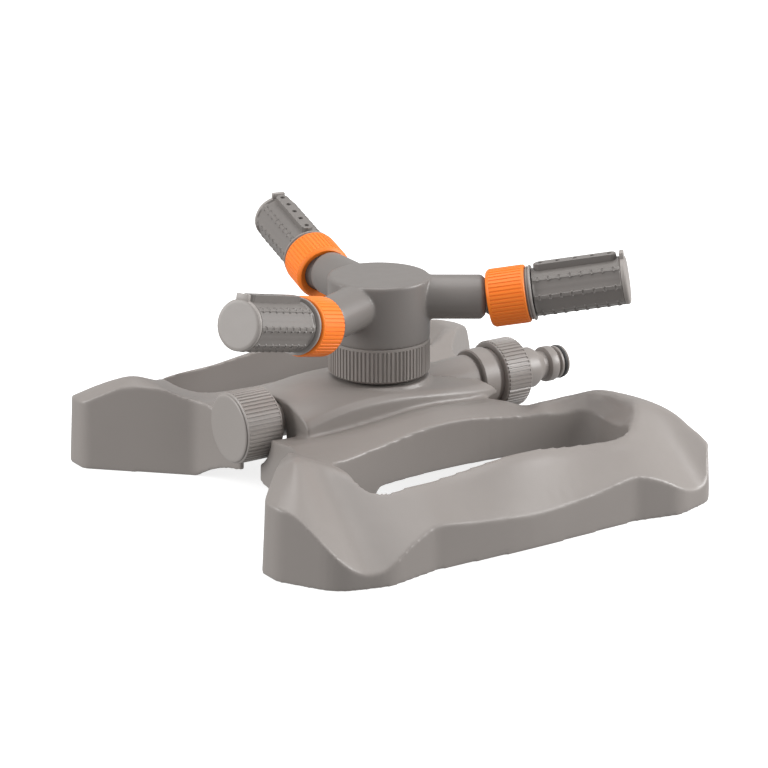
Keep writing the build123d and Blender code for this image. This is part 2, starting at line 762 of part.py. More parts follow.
with BuildPart() as rotor_hub:
    with BuildSketch(Plane.XY.offset(hub_parting)):
        Circle(hub_radius)
    extrude(amount=hub_top - hub_parting)
    fillet(rotor_hub.faces().sort_by(Axis.Z)[-1].edges(), hub_edge_round)
    with BuildSketch(Plane.XY.offset(hub_parting - hub_thread_length)):
        Circle(hub_thread_radius)
    extrude(amount=hub_thread_length)
    for arm_plane in arm_planes:
        add(turned(arm_plane, (
            (0.0, 0.0),
            (0.0, arm_radius),
            (arm_end - arm_chamfer, arm_radius),
            (arm_end, arm_radius - arm_chamfer),
            (arm_end, 0.0),
        )))
    # Skirt over the spindle flange, seal pocket, spindle bore and water chamber
    add(turned(world_axis, (
        (hub_parting - hub_thread_length, 0.0),
        (hub_parting - hub_thread_length, spindle_flange_radius + running_gap),
        (hub_shoulder, spindle_flange_radius + running_gap),
        (hub_shoulder, spindle_radius + seal_section),
        (seal_seat, spindle_radius + seal_section),
        (seal_seat, spindle_radius + running_gap),
        (arm_height - arm_bore_radius - 2.0, spindle_radius + running_gap),
        (arm_height - arm_bore_radius - 2.0, hub_radius - 4 * hub_wall),
        (hub_top - hub_wall, hub_radius - 4 * hub_wall),
        (hub_top - hub_wall, 0.0),
    )), mode=Mode.SUBTRACT)
    for arm_plane in arm_planes:
        with BuildSketch(arm_plane):
            Circle(arm_bore_radius)
        extrude(amount=arm_end, mode=Mode.SUBTRACT)
rotor_hub.part.label = "rotor_hub"
pieces["rotor_hub"] = rotor_hub.part

with BuildPart() as rotor_seal:
    with BuildSketch(Plane.XY.offset(hub_shoulder)):
        Circle(spindle_radius + seal_section)
        Circle(spindle_radius + 0.05, mode=Mode.SUBTRACT)
    extrude(amount=seal_height)
rotor_seal.part.label = "rotor_seal"
pieces["rotor_seal"] = rotor_seal.part

# Swivel nut: holds the hub down under the spindle flange
nut_body_radius = hub_radius - rib_depth
with BuildPart() as swivel_nut:
    add(turned(world_axis, (
        (nut_bottom, spindle_radius + 1.5),
        (nut_bottom, nut_body_radius - nut_edge_round),
        (nut_bottom + nut_edge_round, nut_body_radius),
        (hub_parting, nut_body_radius),
        (hub_parting, hub_thread_radius),
        (nut_bottom + nut_web, hub_thread_radius),
        (nut_bottom + nut_web, spindle_radius + 1.5),
    )))
    add(ribs_around(world_axis, nut_bottom + nut_edge_round, hub_parting - edge_break, hub_radius,
                    nut_ribs))
swivel_nut.part.label = "swivel_nut"
pieces["swivel_nut"] = swivel_nut.part

# Spray arms: each has a knuckle, a socket that tilts on it, a lock ring, a barrel and a plug
knuckle_seat = math.sqrt(ball_radius ** 2 - knuckle_neck_radius ** 2)
knuckle_mouth = math.sqrt(ball_radius ** 2 - knuckle_bore_radius ** 2)
cup_radius = ball_radius + running_gap
ring_lip = ring_start + ring_lip_depth
ring_lip_radius = math.sqrt(cup_radius ** 2 - ring_lip ** 2)
socket_start = ring_lip + ring_seat_depth + running_gap
for name, angle, tilt, swing in zip(arm_names, arm_angles, nozzle_tilts, nozzle_swings):
    arm_plane = arm_planes[arm_names.index(name)]
    heading = math.radians(angle + swing)
    lift = math.radians(tilt)
    aim = (
        math.cos(heading) * math.cos(lift),
        math.sin(heading) * math.cos(lift),
        math.sin(lift),
    )
    side = (-math.sin(heading), math.cos(heading), 0.0)
    ball_centre = (
        ball_reach * math.cos(math.radians(angle)),
        ball_reach * math.sin(math.radians(angle)),
        arm_height,
    )
    nozzle_plane = Plane(origin=ball_centre, x_dir=side, z_dir=aim)

    with BuildPart() as knuckle:
        add(turned(arm_plane, (
            (ball_reach + knuckle_mouth, knuckle_bore_radius),
            (arm_end - knuckle_plug_length, knuckle_bore_radius),
            (arm_end - knuckle_plug_length, knuckle_plug_radius),
            (arm_end, knuckle_plug_radius),
            (arm_end, knuckle_neck_radius),
            (ball_reach - knuckle_seat, knuckle_neck_radius),
        ), (ball_reach, ball_radius)))
    knuckle.part.label = "knuckle_" + name
    pieces[knuckle.part.label] = knuckle.part

    # Socket: a cup over the front of the ball, the grey flange and the barrel's spigot
    with BuildPart() as socket:
        add(turned(nozzle_plane, (
            (socket_start, math.sqrt(cup_radius ** 2 - socket_start ** 2)),
            (socket_start, socket_radius),
            (flange_start, socket_radius),
            (flange_start, flange_radius),
            (flange_start + flange_thickness, flange_radius),
            (flange_start + flange_thickness, socket_spigot_radius),
            (flange_start + flange_thickness + socket_spigot_length, socket_spigot_radius),
            (flange_start + flange_thickness + socket_spigot_length, socket_bore_radius),
            (math.sqrt(cup_radius ** 2 - socket_bore_radius ** 2), socket_bore_radius),
        ), (cup_radius * math.sqrt(0.5), cup_radius * math.sqrt(0.5))))
    socket.part.label = "socket_" + name
    pieces[socket.part.label] = socket.part

    with BuildPart() as lock_ring:
        ring_body_radius = ring_radius - rib_depth
        add(turned(nozzle_plane, (
            (ring_start, ring_mouth_radius),
            (ring_start + edge_break, ring_body_radius),
            (ring_end - edge_break, ring_body_radius),
            (ring_end, ring_body_radius - edge_break),
            (ring_end, ring_bore_radius),
            (ring_lip + ring_seat_depth, ring_bore_radius),
            (ring_lip, ring_lip_radius),
        )))
        add(ribs_around(nozzle_plane, ring_start + ring_round, ring_end - edge_break, ring_radius,
                        ring_ribs))
    lock_ring.part.label = "lock_ring_" + name
    pieces[lock_ring.part.label] = lock_ring.part

    # Barrel: eight ridges and flutes, a raised bar with its row of holes, open at the tip
    barrel_floor = barrel_start + 2.0
    with BuildPart() as barrel:
        with BuildSketch(nozzle_plane.offset(barrel_start)):
            Circle(barrel_radius)
            with PolarLocations(
                barrel_radius + flute_radius - flute_depth, flute_count, 180.0 / flute_count
            ):
                Circle(flute_radius, mode=Mode.SUBTRACT)
        extrude(amount=barrel_tip - barrel_start)
        with BuildSketch(nozzle_plane.offset(barrel_start)):
            Circle(socket_spigot_radius + running_gap)
        extrude(amount=barrel_tip, mode=Mode.SUBTRACT)
        bar_length = barrel_tip - barrel_start - 2 * bar_inset
        bar_plane = Plane(
            origin=nozzle_plane.from_local_coords((0, 0, barrel_start + bar_inset + bar_length / 2)),
            x_dir=aim,
            z_dir=nozzle_plane.y_dir,
        )
        with BuildSketch(bar_plane.offset(barrel_radius - 1.6)):
            SlotOverall(bar_length, bar_width)
        extrude(amount=bar_height + 1.6)
        with BuildSketch(bar_plane):
            with GridLocations(bar_hole_pitch, 1.0, bar_hole_count, 1):
                Circle(bar_hole_radius)
        extrude(amount=barrel_radius + bar_height, mode=Mode.SUBTRACT)
    barrel.part.label = "barrel_" + name
    pieces[barrel.part.label] = barrel.part

    with BuildPart() as end_plug:
        add(turned(nozzle_plane, (
            (barrel_tip - 4.0, 0.0),
            (barrel_tip - 4.0, socket_spigot_radius),
            (barrel_tip, socket_spigot_radius),
            (barrel_tip, barrel_radius - 0.1),
            (plug_face - plug_chamfer, barrel_radius - 0.1),
            (plug_face, barrel_radius - plug_chamfer),
            (plug_face, 0.0),
        )))
        tab_length = plug_face - plug_tab_inset - barrel_tip
        tab_plane = Plane(
            origin=nozzle_plane.from_local_coords((0, 0, barrel_tip + tab_length / 2)),
            x_dir=aim,
            z_dir=nozzle_plane.y_dir,
        )
        with BuildSketch(tab_plane.offset(socket_spigot_radius)):
            Rectangle(tab_length, bar_width)
        extrude(amount=barrel_radius + bar_height - socket_spigot_radius)
    end_plug.part.label = "end_plug_" + name
    pieces[end_plug.part.label] = end_plug.part

for node, solid in pieces.items():
    export_step(solid, "parts/" + node + ".step")
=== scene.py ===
"""Looks of a sled base garden sprinkler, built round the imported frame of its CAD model."""
from __future__ import annotations

import json
import logging
import math
from collections.abc import Callable, Sequence
from dataclasses import dataclass, field
from enum import Enum

import bmesh
import bpy
from mathutils import Matrix, Vector


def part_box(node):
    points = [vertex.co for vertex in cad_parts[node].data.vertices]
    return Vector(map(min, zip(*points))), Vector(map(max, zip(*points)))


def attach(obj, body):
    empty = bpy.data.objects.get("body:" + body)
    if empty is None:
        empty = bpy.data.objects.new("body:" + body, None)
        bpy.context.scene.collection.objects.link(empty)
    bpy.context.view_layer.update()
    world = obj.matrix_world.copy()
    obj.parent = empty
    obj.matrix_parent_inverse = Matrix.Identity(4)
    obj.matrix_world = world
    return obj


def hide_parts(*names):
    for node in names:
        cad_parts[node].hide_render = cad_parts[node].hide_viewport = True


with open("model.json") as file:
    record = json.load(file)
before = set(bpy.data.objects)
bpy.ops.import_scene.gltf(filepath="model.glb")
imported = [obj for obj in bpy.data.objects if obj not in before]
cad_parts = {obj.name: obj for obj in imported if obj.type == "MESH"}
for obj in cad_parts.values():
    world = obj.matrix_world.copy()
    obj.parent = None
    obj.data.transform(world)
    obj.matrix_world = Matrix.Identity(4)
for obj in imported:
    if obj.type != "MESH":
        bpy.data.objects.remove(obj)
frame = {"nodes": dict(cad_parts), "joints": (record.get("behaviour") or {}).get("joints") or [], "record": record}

log = logging.getLogger("sprinkler")

MM = 0.001
ROUND_STEPS = 128
SEAM_GAP = 0.1
KNURL_SHARE = 0.62

Ring = tuple[float, float]
Relief = Callable[[float, float], float]


class Slot(Enum):
    """Material slots of the record that the pieces take their finish from."""

    GREY = "grey_plastic"
    ORANGE = "orange_plastic"
    LIGHT = "light_plastic"
    WHITE = "white_plastic"
    RUBBER = "rubber"
    STEEL = "steel"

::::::

_Work to complete_. Extract exactly and only the span of lines that begins at the line containing "pieces[barrel.part.label] = barrel.part" and ends at the line containing "cad_parts[node].hide_render = cad_parts[node].hide_viewport".

_Exercise result_.
    pieces[barrel.part.label] = barrel.part

    with BuildPart() as end_plug:
        add(turned(nozzle_plane, (
            (barrel_tip - 4.0, 0.0),
            (barrel_tip - 4.0, socket_spigot_radius),
            (barrel_tip, socket_spigot_radius),
            (barrel_tip, barrel_radius - 0.1),
            (plug_face - plug_chamfer, barrel_radius - 0.1),
            (plug_face, barrel_radius - plug_chamfer),
            (plug_face, 0.0),
        )))
        tab_length = plug_face - plug_tab_inset - barrel_tip
        tab_plane = Plane(
            origin=nozzle_plane.from_local_coords((0, 0, barrel_tip + tab_length / 2)),
            x_dir=aim,
            z_dir=nozzle_plane.y_dir,
        )
        with BuildSketch(tab_plane.offset(socket_spigot_radius)):
            Rectangle(tab_length, bar_width)
        extrude(amount=barrel_radius + bar_height - socket_spigot_radius)
    end_plug.part.label = "end_plug_" + name
    pieces[end_plug.part.label] = end_plug.part

for node, solid in pieces.items():
    export_step(solid, "parts/" + node + ".step")
=== scene.py ===
"""Looks of a sled base garden sprinkler, built round the imported frame of its CAD model."""
from __future__ import annotations

import json
import logging
import math
from collections.abc import Callable, Sequence
from dataclasses import dataclass, field
from enum import Enum

import bmesh
import bpy
from mathutils import Matrix, Vector


def part_box(node):
    points = [vertex.co for vertex in cad_parts[node].data.vertices]
    return Vector(map(min, zip(*points))), Vector(map(max, zip(*points)))


def attach(obj, body):
    empty = bpy.data.objects.get("body:" + body)
    if empty is None:
        empty = bpy.data.objects.new("body:" + body, None)
        bpy.context.scene.collection.objects.link(empty)
    bpy.context.view_layer.update()
    world = obj.matrix_world.copy()
    obj.parent = empty
    obj.matrix_parent_inverse = Matrix.Identity(4)
    obj.matrix_world = world
    return obj


def hide_parts(*names):
    for node in names:
        cad_parts[node].hide_render = cad_parts[node].hide_viewport = True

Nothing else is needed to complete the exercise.